Brewing 101: Water

Water is the essence of life and is one of the overlooked, yet most important ingredients in beer by new brewers. It typically makes up about 80–95% of your beer.

In this article, we’ll cover the topic of water at a very high level—just the basics. You can click here to take a deeper dive into the water chemistry of beer.


Water is the secret to turning good beer into great beer. And what’s in the water can make or break a beer.

Water comes from a few sources, including:

  • Private wells
  • Municipal water sources
    • This water can come from aquifers, reservoirs, rivers, or lakes.

Water coming from these sources often has dissolved minerals containing calcium, magnesium, chloride, and sulfate. In the case of municipal water sources, these waters are disinfected by chlorination.
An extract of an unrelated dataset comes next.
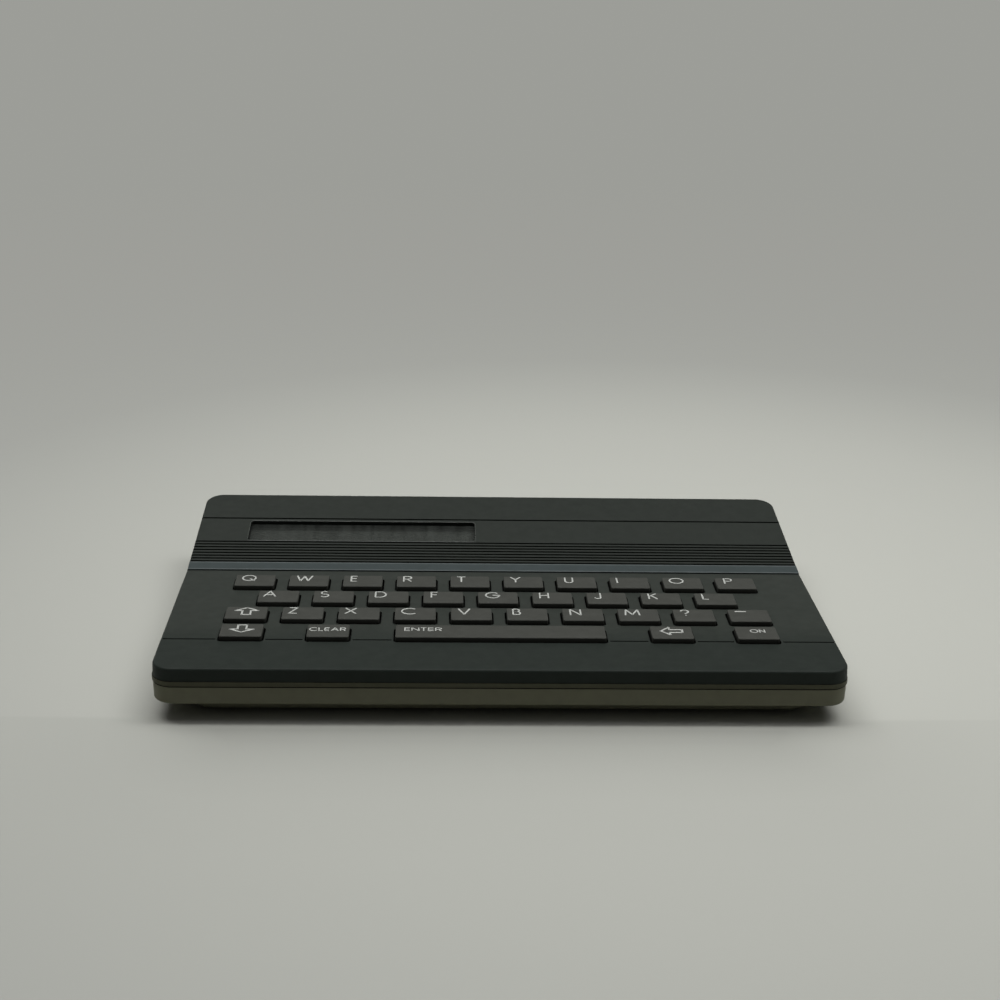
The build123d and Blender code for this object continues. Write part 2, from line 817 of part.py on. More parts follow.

Some water is purified through distillation or reverse osmosis to remove any dissolved minerals.

Water Treatment

Chlorine Removal

It is important to remove chlorine from brewing water, since residual chlorine can cause off-flavors that are reminiscent of band-aids.
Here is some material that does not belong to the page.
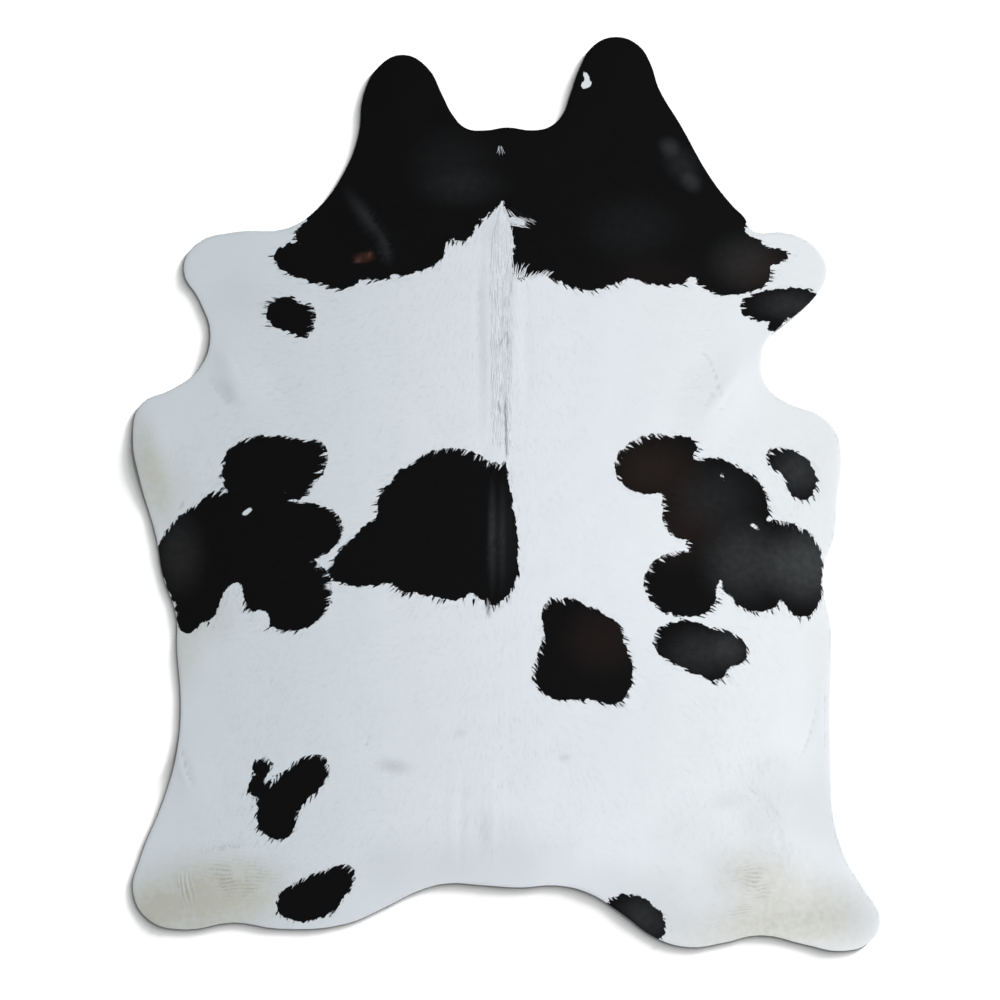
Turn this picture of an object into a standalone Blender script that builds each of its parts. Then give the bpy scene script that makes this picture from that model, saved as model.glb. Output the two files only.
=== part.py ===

Chlorine is not to be confused with chloride. Chloride is an important ion in beer flavor.

For a deeper look at chlorine removal, go here.

What is pH?

pH is a measure of the acidity or basicity of a solution. pH is an important factor in beer that impacts1:

  • how well enzymes work in the mash
  • how proteins will precipitate, or fall out of solution, during wort cooling
  • how bright hop flavor and aroma are perceived in the finished beer

Want to learn more about adjusting pH? Read this!


Calcium is an important ion that impacts1:

  • enzyme activity in the mash
  • how proteins will precipitate during wort cooling
  • how well yeast flocculates, or settles out of solution, after fermentation

What is the Chloride:Sulfate Ratio?

The chloride:sulfate ratio is a comparison of the chloride and sulfate ion amounts. This ratio impacts the feeling of balance in the beer.

Chloride can bring out sweetness from the malt. Chloride also makes a beer feel more “full”—which is a highlight of hazy IPAs—chloride makes them “juicy”!

Sulfate brings out bitterness and crispness in beer—high sulfate concentrations are trademarks of the West Coast IPA.

When the chloride and sulfate concentrations are equal, the beer is more balanced–neither the hop character nor the malt character outshines the other.

When chloride is higher than sulfate, the beer is perceived as more full-bodied. When sulfate is higher than chloride, the beer is perceived as more dry, or light-bodied.2


1Dave Green. “Brewing Water Adjustments”. Accessed 02 August 2023.

2Martin Brungard. “Is the sulfate/chloride ratio important?” Accessed 02 August 2023.